Je crains que les hommes politiques soient justement prisonniers de la tyrannie de l'instantané. Le président d'une grande puissance que je n'ai pas besoin de citer, règne à coup de tweets. Il aurait intérêt à écouter les hommes de sciences qui, au moins, ont la vertu de ménager un temps de réflexion avant de s'exprimer. Je pense par exemple à tout ce qui concerne le changement climatique. Il faut être sérieux, travailler et réfléchir avant d'émettre des conclusions.

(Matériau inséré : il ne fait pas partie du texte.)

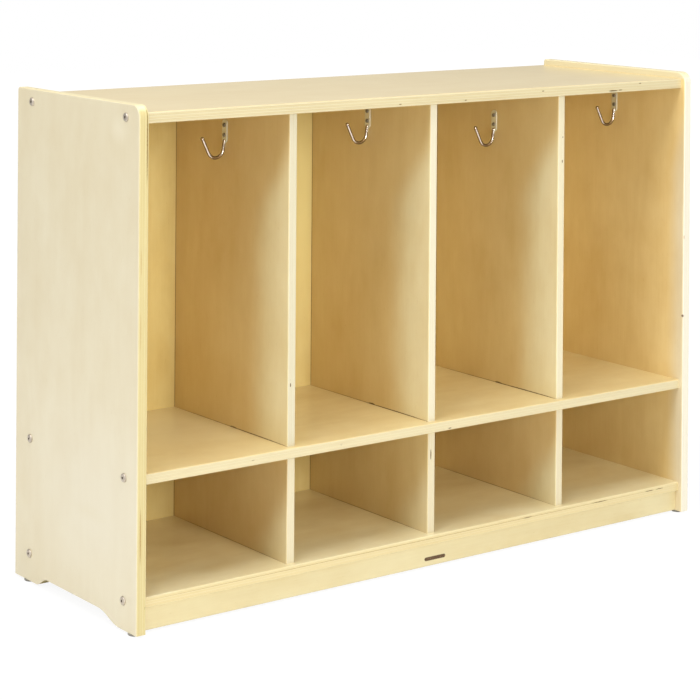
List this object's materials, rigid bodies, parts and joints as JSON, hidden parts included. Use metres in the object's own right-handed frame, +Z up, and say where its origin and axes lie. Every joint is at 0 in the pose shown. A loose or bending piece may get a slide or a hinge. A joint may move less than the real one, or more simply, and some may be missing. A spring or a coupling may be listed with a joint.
{
  "type": "open coat locker",
  "caption": "Open plywood coat locker with side-by-side coat bays, a metal coat hook in each bay, low cubbies beneath, a toe kick and arched side panels.",
  "frame": {"origin": "on the floor under the middle of the locker, midway across its width and its depth", "axes": "+X along the width, to the right seen from the open front; the open front faces -Y; +Z up"},
  "size_m": [1.225, 0.381, 0.823],
  "materials": {
    "side_ply": "clear satin lacquer on birch-faced plywood",
    "shelf_ply": "clear satin lacquer on birch-faced plywood",
    "divider_ply": "clear satin lacquer on birch-faced plywood",
    "back_ply": "clear satin lacquer on thin birch plywood",
    "rail_ply": "clear satin lacquer on birch-faced plywood",
    "dowel_wood": "plain fluted beech",
    "bolt_nickel": "polished nickel plate",
    "hook_nickel": "polished nickel plate",
    "zinc_steel": "bright zinc plate",
    "glide_plastic": "grey moulded plastic",
    "mark_print": "dark brown matt print"
  },
  "bodies": {
    "root": {"left_side_panel": "side_ply", "right_side_panel": "side_ply", "top_panel": "shelf_ply", "middle_shelf": "shelf_ply", "bottom_shelf": "shelf_ply", "upper_divider_left": "divider_ply", "lower_divider_left": "divider_ply", "upper_divider_center": "divider_ply", "lower_divider_center": "divider_ply", "upper_divider_right": "divider_ply", "lower_divider_right": "divider_ply", "back_panel": "back_ply", "toe_kick": "rail_ply", "rear_rail": "rail_ply", "top_divider_dowels": "dowel_wood", "middle_divider_dowels": "dowel_wood", "bottom_divider_dowels": "dowel_wood", "rail_dowels": "dowel_wood", "left_joint_bolts": "bolt_nickel", "right_joint_bolts": "bolt_nickel", "barrel_nuts": "zinc_steel", "back_screws": "zinc_steel", "glide_nails": "zinc_steel", "coat_hook_1": "hook_nickel", "coat_hook_2": "hook_nickel", "coat_hook_3": "hook_nickel", "coat_hook_4": "hook_nickel", "hook_screws": "hook_nickel", "floor_glides": "glide_plastic", "maker_mark": "mark_print"}
  },
  "joints": []
}
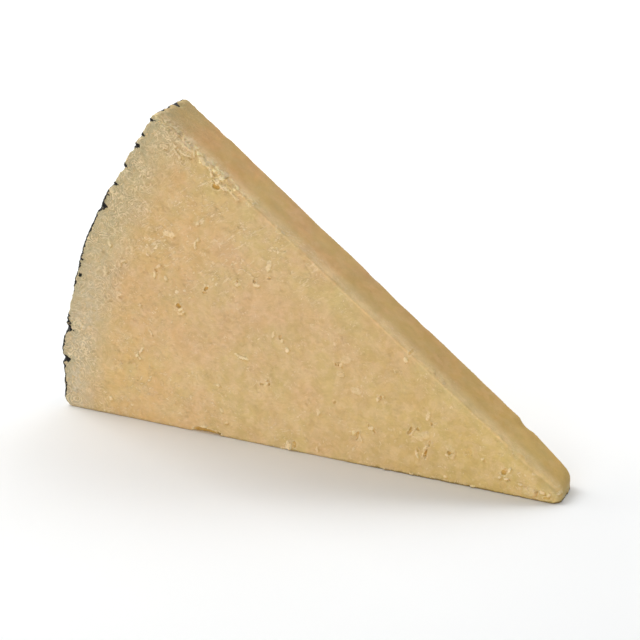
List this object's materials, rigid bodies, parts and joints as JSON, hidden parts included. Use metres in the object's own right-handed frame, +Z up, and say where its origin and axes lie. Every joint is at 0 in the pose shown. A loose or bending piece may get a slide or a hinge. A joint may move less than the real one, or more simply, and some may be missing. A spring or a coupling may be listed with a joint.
{
  "type": "pecorino romano chunk",
  "caption": "Thin wedge of hard aged cheese standing on a cut face, with a black rind along its curved side and a worn, blunt tip.",
  "frame": {"origin": "middle of the box's underside, on the table that the lower cut rests on", "axes": "+Z up, +X from the rind to the tip along the lower cut, +Y through the thickness, from the broad front face to the back face"},
  "size_m": [0.1524, 0.0178, 0.0884],
  "materials": {
    "cheese_paste": "satin, fine grained cut cheese",
    "rind_coat": "thin black protective coat, dull with worn high spots"
  },
  "bodies": {
    "root": {"cheese_wedge": "cheese_paste"}
  },
  "joints": []
}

La culture du livre doit être rétablie.
– Quels seraient dans votre poésie les vers qui exprimeraient le mieux le monde actuel ?
J'aurais du mal à les trouver comme ça. Vous savez, mon pays est bilingue, avec deux langues officielles : le finnois et le suédois. Je viens de traduire du suédois au finnois un long poème d'amour, véritable épopée du XVIIIe siècle. Il va sortir en mars et s'intitule De l'Amour. Il n'exprime donc pas le monde actuel, mais ce que le monde devrait être.
– Osmo Pekonen
Est né en 1960 à Mikkeli, au sud de la Finlande. c'est un universitaire et chercheur qui a étudié notamment à l'Ecole polytechnique de Paris. Titulaire d'un doctorat en mathématiques et d'un autre en histoire des sciences, il est l'auteur d'une dizaine d'ouvrages scientifiques et de nombreux essais ainsi que de deux recueils de poésie, une de ses grandes passions.
On lui doit également deux journaux intimes et, en tant que traducteur, il a œuvré autant dans les sciences que dans la littérature. Il est membre de nombreuses sociétés savantes, comme la Société de littérature finnoise, et membre correspondant de plusieurs académies, dont l'Académie européenne des sciences, des arts et des lettres.